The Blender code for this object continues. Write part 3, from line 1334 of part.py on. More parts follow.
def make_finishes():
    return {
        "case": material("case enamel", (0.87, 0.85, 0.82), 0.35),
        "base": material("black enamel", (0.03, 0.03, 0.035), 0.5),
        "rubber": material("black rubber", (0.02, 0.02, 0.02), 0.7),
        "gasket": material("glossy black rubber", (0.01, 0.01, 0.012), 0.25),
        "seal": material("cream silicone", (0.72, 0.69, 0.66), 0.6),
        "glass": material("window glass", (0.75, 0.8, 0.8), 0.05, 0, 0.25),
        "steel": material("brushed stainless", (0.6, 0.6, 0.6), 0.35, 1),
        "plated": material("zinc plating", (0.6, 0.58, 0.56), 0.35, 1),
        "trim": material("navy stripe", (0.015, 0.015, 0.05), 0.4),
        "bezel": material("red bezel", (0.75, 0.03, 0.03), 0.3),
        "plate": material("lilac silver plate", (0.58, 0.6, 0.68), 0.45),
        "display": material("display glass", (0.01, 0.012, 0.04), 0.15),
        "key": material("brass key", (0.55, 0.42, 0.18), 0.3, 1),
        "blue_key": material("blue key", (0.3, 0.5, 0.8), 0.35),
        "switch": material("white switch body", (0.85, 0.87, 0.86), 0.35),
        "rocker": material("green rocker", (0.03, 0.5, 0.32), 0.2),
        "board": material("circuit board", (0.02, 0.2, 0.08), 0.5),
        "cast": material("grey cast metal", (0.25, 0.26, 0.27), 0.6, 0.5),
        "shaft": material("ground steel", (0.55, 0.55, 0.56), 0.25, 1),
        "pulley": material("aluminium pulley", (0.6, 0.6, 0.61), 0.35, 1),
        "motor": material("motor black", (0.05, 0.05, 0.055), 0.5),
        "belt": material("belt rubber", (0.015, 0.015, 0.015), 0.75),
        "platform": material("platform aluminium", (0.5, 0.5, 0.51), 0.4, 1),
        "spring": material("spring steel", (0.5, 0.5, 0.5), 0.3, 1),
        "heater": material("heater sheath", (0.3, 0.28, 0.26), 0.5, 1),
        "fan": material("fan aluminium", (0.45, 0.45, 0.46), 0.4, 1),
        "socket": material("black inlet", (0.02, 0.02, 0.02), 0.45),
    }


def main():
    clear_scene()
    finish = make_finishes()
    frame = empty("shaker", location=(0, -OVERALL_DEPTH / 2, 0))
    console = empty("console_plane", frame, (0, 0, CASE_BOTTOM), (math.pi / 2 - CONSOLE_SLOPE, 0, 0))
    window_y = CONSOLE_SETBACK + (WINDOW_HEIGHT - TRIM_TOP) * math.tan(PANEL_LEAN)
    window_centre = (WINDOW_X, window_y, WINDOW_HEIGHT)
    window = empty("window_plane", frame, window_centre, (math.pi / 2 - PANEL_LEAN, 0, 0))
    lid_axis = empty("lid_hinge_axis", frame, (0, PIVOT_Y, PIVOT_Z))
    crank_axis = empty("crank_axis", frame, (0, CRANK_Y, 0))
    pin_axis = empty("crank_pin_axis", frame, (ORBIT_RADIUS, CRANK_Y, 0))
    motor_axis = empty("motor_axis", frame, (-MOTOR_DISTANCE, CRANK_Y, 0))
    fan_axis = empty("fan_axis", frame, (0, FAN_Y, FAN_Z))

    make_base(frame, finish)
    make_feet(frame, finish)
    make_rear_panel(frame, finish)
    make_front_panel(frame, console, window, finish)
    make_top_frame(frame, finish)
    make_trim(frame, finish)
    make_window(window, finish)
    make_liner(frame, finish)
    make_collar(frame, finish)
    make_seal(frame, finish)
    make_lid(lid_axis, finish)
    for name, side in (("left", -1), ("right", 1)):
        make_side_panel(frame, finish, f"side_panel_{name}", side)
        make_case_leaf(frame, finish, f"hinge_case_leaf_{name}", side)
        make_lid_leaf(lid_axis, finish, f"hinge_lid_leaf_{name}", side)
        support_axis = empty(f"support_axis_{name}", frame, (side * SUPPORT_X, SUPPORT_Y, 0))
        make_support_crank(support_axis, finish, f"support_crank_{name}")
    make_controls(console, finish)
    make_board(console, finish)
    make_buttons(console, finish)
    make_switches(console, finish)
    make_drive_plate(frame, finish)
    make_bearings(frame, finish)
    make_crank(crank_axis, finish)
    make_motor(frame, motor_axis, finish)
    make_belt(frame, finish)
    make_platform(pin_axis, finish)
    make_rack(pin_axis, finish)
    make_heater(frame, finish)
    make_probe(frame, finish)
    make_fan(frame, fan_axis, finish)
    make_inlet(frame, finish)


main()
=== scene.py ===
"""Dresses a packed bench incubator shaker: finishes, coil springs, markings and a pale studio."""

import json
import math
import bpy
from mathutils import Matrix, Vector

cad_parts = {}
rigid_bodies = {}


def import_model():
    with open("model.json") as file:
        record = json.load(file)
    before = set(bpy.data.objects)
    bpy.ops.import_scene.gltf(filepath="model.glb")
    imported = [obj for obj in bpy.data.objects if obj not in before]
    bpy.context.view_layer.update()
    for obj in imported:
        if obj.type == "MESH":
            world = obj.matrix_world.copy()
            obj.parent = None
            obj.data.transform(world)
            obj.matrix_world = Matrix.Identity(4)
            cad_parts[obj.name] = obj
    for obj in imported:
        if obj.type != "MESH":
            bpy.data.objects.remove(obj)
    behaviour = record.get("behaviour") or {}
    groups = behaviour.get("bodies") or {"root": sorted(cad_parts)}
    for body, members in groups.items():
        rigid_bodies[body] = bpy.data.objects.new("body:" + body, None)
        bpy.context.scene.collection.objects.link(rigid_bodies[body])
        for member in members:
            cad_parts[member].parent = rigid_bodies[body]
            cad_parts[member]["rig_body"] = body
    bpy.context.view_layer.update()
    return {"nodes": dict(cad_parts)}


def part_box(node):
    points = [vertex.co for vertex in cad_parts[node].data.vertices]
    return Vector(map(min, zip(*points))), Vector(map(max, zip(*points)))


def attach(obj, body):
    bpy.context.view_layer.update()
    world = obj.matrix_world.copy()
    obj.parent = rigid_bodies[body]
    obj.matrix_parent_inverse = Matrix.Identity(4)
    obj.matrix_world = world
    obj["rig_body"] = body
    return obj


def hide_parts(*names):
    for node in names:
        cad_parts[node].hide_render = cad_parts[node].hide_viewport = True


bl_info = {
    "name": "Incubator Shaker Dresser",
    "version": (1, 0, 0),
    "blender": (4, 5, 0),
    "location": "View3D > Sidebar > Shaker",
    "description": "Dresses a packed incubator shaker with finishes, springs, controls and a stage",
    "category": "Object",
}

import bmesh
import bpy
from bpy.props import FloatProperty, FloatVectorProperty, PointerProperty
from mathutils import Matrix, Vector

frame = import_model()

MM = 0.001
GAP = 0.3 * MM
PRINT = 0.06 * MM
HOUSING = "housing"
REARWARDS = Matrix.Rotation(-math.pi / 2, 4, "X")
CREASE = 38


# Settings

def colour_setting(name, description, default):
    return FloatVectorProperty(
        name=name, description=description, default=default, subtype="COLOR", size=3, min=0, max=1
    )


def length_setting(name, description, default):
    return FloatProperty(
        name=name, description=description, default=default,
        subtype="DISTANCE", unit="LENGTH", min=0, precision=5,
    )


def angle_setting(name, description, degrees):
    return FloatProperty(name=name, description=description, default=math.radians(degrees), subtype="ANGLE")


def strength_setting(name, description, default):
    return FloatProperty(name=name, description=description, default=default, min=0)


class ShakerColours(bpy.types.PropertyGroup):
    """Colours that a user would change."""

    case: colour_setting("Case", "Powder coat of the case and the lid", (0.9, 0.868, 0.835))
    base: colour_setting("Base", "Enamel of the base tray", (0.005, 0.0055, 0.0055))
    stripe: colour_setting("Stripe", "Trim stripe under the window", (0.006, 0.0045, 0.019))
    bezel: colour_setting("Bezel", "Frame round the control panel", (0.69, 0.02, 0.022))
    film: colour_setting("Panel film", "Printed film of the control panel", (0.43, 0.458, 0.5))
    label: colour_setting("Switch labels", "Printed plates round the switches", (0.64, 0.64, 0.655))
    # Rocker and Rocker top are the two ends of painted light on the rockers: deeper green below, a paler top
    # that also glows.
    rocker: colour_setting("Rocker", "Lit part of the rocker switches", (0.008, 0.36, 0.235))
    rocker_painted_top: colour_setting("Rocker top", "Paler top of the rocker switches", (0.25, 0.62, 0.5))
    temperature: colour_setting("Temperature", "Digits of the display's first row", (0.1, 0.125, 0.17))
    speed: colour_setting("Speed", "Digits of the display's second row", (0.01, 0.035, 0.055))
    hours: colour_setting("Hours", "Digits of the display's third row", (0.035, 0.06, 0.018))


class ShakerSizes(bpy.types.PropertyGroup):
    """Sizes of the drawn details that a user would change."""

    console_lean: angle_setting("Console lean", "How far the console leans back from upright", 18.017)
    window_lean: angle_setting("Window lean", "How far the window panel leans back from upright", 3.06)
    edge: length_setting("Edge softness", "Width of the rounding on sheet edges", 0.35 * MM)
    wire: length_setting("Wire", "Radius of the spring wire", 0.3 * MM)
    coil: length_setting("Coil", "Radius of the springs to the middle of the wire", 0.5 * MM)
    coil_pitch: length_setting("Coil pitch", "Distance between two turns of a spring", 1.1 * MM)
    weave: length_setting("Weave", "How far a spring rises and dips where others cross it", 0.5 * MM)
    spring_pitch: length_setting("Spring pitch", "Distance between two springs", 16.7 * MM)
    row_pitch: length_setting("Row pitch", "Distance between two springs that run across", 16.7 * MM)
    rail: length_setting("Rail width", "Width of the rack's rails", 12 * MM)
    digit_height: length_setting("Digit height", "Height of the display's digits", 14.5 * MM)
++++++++
> SHORT PROBLEM:
Gather each line of the listing containing the word "body" and show it.

> RESULT:
        "switch": material("white switch body", (0.85, 0.87, 0.86), 0.35),
    for body, members in groups.items():
        rigid_bodies[body] = bpy.data.objects.new("body:" + body, None)
        bpy.context.scene.collection.objects.link(rigid_bodies[body])
            cad_parts[member].parent = rigid_bodies[body]
            cad_parts[member]["rig_body"] = body
def attach(obj, body):
    obj.parent = rigid_bodies[body]
    obj["rig_body"] = body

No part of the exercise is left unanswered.